My water source is a community well, so I currently use a three-stage whole house filtration system. This consists of three separate filter housings, plus a "spin-down" filter in front of those. The spin-down filter has a fine metal mesh that traps larger particles and sludge (which can occur when the water utility flushes the water line), and this protects your more expensive filters from getting choked with excess gunk. Then in the three filter housings I use a sediment filter, a carbon filter, and an iron & manganese filter. This setup has eliminated red staining I used to get from iron and manganese, and significantly reduced the white/off-white calcium scale deposits I used to experience, though it has not fully eliminated them. If iron is not an issue for you, you could use a polyphosphate filter as your third stage, which is specifically intended to reduce scale. I am considering adding a fourth polyphosphate stage, or switching up the combination of filters I currently use.
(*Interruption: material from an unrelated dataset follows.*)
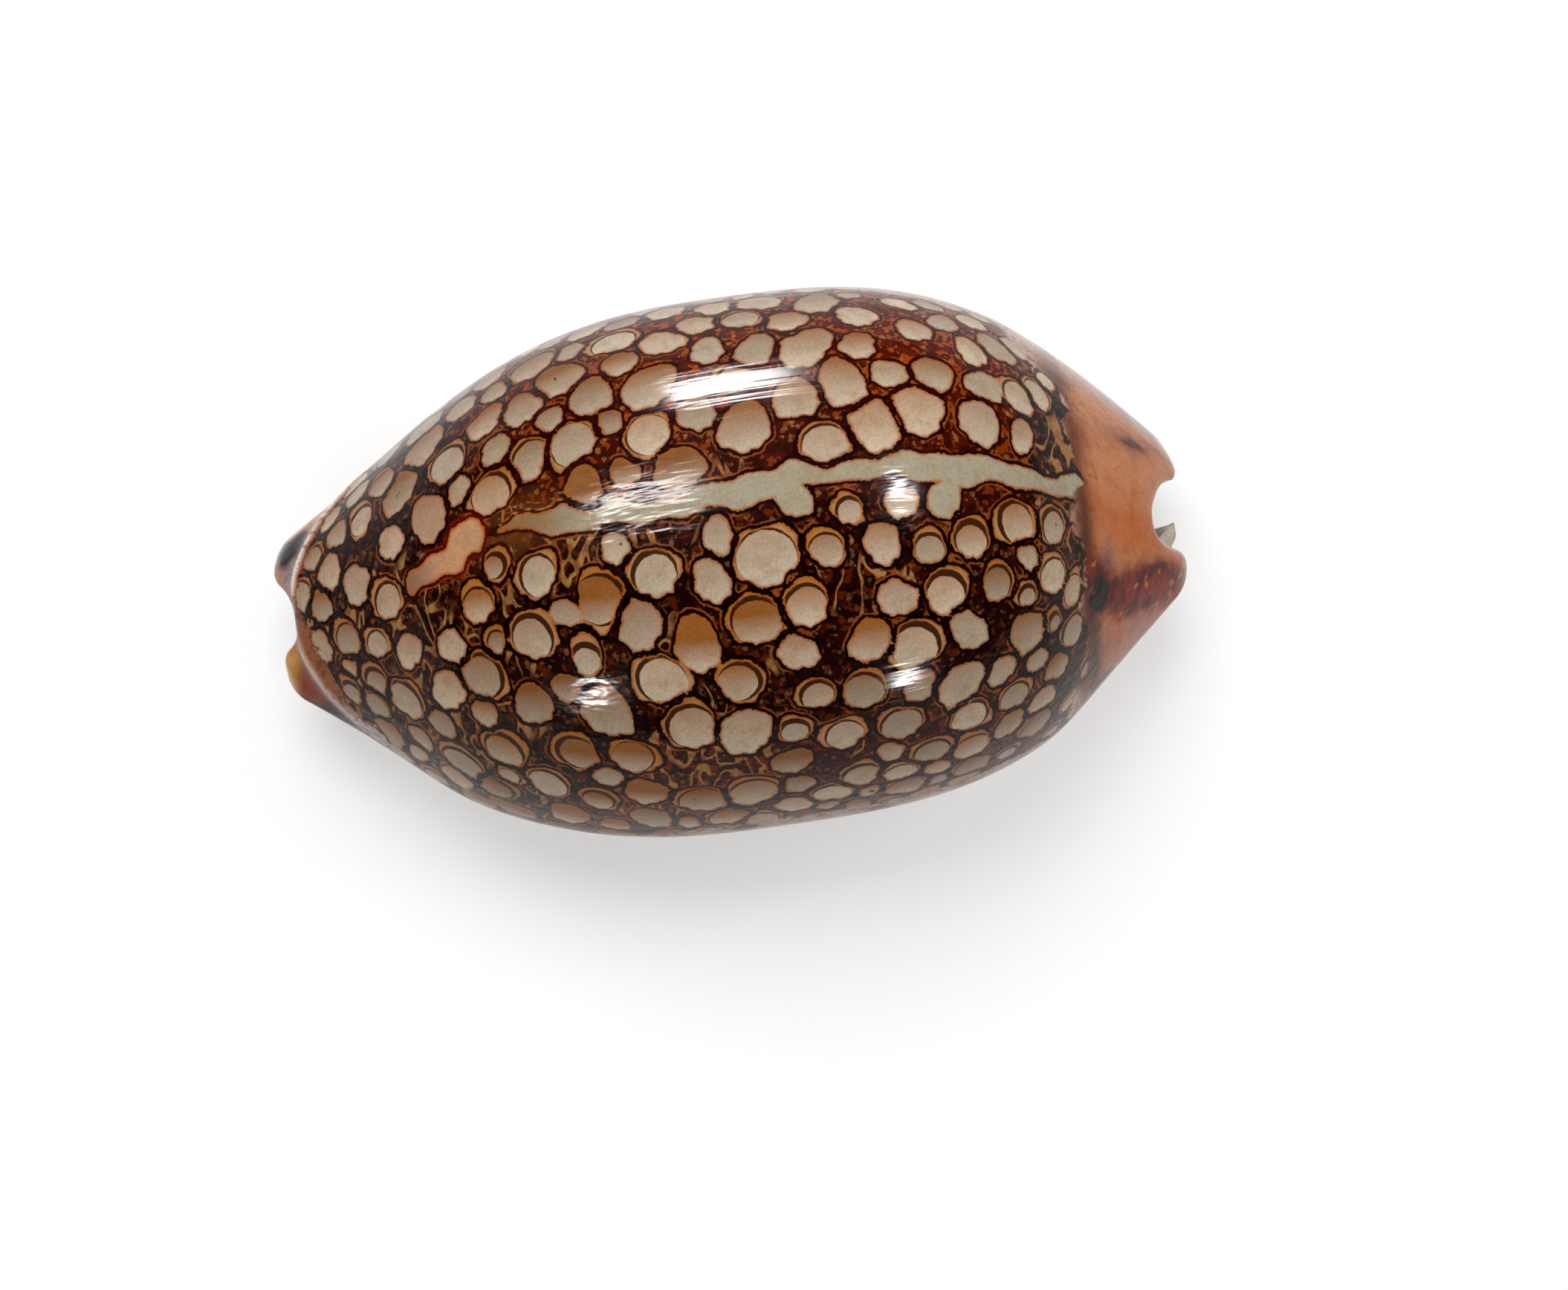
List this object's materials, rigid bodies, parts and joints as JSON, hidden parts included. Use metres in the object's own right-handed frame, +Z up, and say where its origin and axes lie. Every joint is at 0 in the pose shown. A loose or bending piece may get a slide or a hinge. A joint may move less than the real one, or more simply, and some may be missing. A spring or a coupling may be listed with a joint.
{
  "type": "cowrie shell",
  "caption": "Glossy egg-shaped cowrie shell with pale round spots on a dark brown net, resting on its flattened base with a toothed slit beneath; decorative natural specimen.",
  "frame": {"origin": "centre of the bounding box's bottom face, on the surface the base rests on", "axes": "+X towards the rear (spire) end, along the shell's length; +Y towards the outer-lip side; +Z up through the back"},
  "size_m": [0.0566, 0.0328, 0.0262],
  "materials": {
    "shell": "gloss"
  },
  "bodies": {
    "root": {"shell": "shell"}
  },
  "joints": []
}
Replacing all the filters periodically is no picnic! They are 20" x 4.5" cylinders, and they can get pretty heavy when soaked through. And unscrewing the filter housings takes some muscle. But the job is infrequent, and the filters have helped a lot. I don't know if this would be the optimal solution for your particular water quality issues, but it is another option available to you.
posted by fikri at 6:52 AM on December 14, 2021


Bit of out of the box suggestion but plants perspire more than 90% of the water they drink up so filling your house with plants should decrease the need for humidifiers (and treating the water to go in them). A researcher with NASA looked into it and found that a lot of different common houseplants also filter the air and remove some air pollution.
posted by VTX at 7:01 AM on December 14, 2021


On the other hand, a whole-house softener is not going to give you water that doesn't taste weird, because essentially all those do is add salt to change your water's ion balance.

Unless you're really sensitive to salt in your water, the water in a house with a water softener does not, at all, taste like salt. It tastes different from hard water but it's not salty. I've lived in places with both and I don't feel like there's a lot of difference.